Entries with model source code
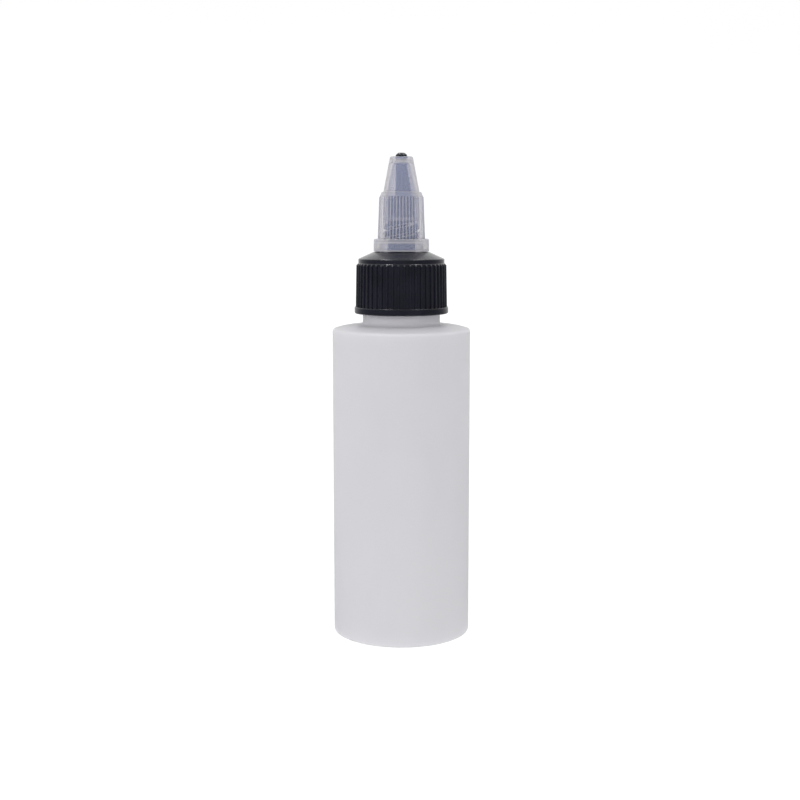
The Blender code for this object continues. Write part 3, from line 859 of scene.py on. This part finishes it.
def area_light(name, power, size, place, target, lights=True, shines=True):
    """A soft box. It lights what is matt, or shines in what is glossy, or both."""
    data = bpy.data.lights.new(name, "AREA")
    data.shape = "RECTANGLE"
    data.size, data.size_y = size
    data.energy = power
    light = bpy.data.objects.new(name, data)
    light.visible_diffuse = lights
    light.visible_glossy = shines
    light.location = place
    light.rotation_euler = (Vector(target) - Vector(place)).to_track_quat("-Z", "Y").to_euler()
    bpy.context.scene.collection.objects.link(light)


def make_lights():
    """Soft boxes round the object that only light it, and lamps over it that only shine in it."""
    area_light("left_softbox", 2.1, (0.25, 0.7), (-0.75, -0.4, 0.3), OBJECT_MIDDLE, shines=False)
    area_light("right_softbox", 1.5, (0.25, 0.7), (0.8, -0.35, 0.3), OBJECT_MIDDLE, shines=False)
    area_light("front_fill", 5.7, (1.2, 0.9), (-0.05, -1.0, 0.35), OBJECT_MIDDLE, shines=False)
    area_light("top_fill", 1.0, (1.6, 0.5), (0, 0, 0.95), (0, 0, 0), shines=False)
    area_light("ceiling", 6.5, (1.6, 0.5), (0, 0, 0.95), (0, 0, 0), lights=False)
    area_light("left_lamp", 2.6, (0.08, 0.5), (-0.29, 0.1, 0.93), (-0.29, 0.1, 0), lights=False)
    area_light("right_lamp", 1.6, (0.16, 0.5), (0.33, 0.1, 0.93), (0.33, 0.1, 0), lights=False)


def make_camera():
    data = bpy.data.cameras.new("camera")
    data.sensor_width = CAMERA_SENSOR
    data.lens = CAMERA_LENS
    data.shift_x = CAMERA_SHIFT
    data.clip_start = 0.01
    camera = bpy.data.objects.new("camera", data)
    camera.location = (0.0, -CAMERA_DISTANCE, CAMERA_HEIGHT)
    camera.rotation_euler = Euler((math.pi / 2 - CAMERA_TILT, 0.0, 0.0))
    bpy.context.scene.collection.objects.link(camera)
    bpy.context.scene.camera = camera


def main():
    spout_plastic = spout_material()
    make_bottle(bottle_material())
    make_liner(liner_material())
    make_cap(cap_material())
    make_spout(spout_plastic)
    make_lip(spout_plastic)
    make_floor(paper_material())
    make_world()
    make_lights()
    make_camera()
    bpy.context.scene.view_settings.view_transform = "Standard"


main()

...

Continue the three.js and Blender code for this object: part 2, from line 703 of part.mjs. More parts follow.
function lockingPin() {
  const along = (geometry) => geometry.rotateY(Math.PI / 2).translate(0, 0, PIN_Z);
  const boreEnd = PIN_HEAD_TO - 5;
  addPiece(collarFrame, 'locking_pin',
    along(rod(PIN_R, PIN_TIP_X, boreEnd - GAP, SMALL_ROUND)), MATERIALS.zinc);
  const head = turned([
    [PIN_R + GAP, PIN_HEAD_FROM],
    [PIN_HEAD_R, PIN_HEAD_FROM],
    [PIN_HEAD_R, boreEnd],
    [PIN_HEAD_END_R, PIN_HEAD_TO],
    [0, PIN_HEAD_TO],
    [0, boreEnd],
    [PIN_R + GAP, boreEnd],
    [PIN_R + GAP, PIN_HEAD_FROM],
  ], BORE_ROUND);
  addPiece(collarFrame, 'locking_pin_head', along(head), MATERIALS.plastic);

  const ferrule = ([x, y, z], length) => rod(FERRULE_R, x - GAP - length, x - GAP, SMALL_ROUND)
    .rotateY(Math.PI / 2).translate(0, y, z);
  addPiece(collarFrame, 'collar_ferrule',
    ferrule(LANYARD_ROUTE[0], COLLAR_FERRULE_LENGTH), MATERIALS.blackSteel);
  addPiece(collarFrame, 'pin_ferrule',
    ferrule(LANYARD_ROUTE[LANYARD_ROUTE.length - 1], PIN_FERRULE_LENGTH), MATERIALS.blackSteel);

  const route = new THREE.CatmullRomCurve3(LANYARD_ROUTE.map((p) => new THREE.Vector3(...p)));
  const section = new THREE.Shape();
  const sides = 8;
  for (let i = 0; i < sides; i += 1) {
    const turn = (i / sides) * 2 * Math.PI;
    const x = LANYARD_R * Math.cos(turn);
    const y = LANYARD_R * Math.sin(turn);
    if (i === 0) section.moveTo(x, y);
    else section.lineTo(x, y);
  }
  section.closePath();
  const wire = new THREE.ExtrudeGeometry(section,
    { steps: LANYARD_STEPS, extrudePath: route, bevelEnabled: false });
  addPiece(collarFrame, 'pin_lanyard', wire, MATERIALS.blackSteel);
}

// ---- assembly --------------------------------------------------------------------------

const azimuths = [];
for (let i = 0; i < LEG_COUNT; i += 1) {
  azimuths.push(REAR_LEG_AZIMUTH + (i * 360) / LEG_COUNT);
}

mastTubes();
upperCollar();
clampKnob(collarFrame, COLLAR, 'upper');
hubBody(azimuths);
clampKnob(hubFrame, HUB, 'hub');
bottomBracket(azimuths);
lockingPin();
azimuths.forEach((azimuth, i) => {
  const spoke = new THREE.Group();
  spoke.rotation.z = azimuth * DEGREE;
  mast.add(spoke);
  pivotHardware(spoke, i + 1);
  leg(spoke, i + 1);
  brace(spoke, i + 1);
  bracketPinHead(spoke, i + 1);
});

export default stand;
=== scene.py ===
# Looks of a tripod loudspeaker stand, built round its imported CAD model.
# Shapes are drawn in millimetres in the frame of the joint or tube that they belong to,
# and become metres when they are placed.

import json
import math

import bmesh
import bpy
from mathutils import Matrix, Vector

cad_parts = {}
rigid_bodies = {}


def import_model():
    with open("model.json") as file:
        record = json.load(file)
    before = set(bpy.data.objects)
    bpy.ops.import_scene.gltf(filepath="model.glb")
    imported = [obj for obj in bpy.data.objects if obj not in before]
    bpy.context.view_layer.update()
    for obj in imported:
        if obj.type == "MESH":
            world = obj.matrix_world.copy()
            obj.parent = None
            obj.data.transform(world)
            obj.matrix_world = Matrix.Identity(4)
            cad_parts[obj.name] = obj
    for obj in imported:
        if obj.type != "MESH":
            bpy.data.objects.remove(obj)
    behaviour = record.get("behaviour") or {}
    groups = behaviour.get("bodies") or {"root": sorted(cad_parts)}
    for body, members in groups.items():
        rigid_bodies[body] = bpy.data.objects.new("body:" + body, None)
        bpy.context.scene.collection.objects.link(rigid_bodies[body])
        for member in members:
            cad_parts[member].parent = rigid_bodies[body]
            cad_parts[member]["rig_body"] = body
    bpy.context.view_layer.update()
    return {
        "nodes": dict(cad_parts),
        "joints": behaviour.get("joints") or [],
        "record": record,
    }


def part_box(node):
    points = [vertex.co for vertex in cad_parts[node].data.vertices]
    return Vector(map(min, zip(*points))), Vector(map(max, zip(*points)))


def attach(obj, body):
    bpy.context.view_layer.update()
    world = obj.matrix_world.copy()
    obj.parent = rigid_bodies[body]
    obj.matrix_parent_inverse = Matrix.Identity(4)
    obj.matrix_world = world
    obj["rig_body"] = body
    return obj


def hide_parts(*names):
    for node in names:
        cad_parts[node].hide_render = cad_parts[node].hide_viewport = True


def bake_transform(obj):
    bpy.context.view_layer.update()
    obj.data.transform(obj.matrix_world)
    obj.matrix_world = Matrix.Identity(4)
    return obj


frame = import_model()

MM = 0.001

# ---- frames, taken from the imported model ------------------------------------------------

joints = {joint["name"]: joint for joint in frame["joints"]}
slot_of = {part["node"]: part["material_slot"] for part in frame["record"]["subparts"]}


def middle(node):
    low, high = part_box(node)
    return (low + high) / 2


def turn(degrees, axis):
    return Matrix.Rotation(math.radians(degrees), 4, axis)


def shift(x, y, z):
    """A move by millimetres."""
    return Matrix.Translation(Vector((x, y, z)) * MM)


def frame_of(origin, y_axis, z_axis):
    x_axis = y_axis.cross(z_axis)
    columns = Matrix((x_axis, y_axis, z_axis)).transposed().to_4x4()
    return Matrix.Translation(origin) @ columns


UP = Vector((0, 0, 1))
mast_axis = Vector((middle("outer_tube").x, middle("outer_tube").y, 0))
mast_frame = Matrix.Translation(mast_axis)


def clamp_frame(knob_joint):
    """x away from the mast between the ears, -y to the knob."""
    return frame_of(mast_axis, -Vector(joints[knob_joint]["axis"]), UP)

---

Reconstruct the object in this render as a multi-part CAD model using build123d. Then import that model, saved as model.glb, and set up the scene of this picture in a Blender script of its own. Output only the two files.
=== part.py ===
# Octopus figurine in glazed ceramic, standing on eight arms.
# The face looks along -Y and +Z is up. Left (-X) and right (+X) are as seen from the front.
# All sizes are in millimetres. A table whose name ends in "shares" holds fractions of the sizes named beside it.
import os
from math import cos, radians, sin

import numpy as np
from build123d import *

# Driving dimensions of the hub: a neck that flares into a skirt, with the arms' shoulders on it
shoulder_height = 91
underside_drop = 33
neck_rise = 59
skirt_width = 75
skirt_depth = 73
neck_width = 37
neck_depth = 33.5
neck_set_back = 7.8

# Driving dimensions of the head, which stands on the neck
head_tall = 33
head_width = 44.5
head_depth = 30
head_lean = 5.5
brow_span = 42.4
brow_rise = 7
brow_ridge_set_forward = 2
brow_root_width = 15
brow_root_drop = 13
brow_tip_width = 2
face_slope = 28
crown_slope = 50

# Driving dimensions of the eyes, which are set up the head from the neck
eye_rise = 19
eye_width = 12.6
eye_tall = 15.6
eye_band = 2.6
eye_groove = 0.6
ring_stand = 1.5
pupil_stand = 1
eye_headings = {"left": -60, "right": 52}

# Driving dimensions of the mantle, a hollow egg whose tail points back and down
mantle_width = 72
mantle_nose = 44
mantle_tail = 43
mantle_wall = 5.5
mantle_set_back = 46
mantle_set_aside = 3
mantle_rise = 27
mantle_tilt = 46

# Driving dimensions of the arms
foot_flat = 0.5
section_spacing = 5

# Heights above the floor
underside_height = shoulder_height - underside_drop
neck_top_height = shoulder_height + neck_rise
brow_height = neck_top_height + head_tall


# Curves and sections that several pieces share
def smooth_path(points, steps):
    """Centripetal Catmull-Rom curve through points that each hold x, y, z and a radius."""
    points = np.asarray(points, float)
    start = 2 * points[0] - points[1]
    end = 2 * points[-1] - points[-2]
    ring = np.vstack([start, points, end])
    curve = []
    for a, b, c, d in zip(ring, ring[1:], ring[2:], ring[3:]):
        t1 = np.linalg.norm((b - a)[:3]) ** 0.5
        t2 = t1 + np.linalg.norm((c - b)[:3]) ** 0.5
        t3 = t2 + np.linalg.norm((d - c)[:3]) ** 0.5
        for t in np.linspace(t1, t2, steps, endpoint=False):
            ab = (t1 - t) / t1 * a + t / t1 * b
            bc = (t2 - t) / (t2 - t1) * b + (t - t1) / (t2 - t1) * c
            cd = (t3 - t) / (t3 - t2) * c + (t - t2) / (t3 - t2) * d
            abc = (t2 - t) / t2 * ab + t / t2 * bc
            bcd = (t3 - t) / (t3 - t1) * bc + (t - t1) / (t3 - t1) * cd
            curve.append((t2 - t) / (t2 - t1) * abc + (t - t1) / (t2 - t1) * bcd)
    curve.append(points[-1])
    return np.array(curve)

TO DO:
Your task is to output exactly the lines from the one with "mastTubes();" through the one with "before = set(bpy.data.objects)", counting both ends.

FULL OUTPUT:
mastTubes();
upperCollar();
clampKnob(collarFrame, COLLAR, 'upper');
hubBody(azimuths);
clampKnob(hubFrame, HUB, 'hub');
bottomBracket(azimuths);
lockingPin();
azimuths.forEach((azimuth, i) => {
  const spoke = new THREE.Group();
  spoke.rotation.z = azimuth * DEGREE;
  mast.add(spoke);
  pivotHardware(spoke, i + 1);
  leg(spoke, i + 1);
  brace(spoke, i + 1);
  bracketPinHead(spoke, i + 1);
});

export default stand;
=== scene.py ===
# Looks of a tripod loudspeaker stand, built round its imported CAD model.
# Shapes are drawn in millimetres in the frame of the joint or tube that they belong to,
# and become metres when they are placed.

import json
import math

import bmesh
import bpy
from mathutils import Matrix, Vector

cad_parts = {}
rigid_bodies = {}


def import_model():
    with open("model.json") as file:
        record = json.load(file)
    before = set(bpy.data.objects)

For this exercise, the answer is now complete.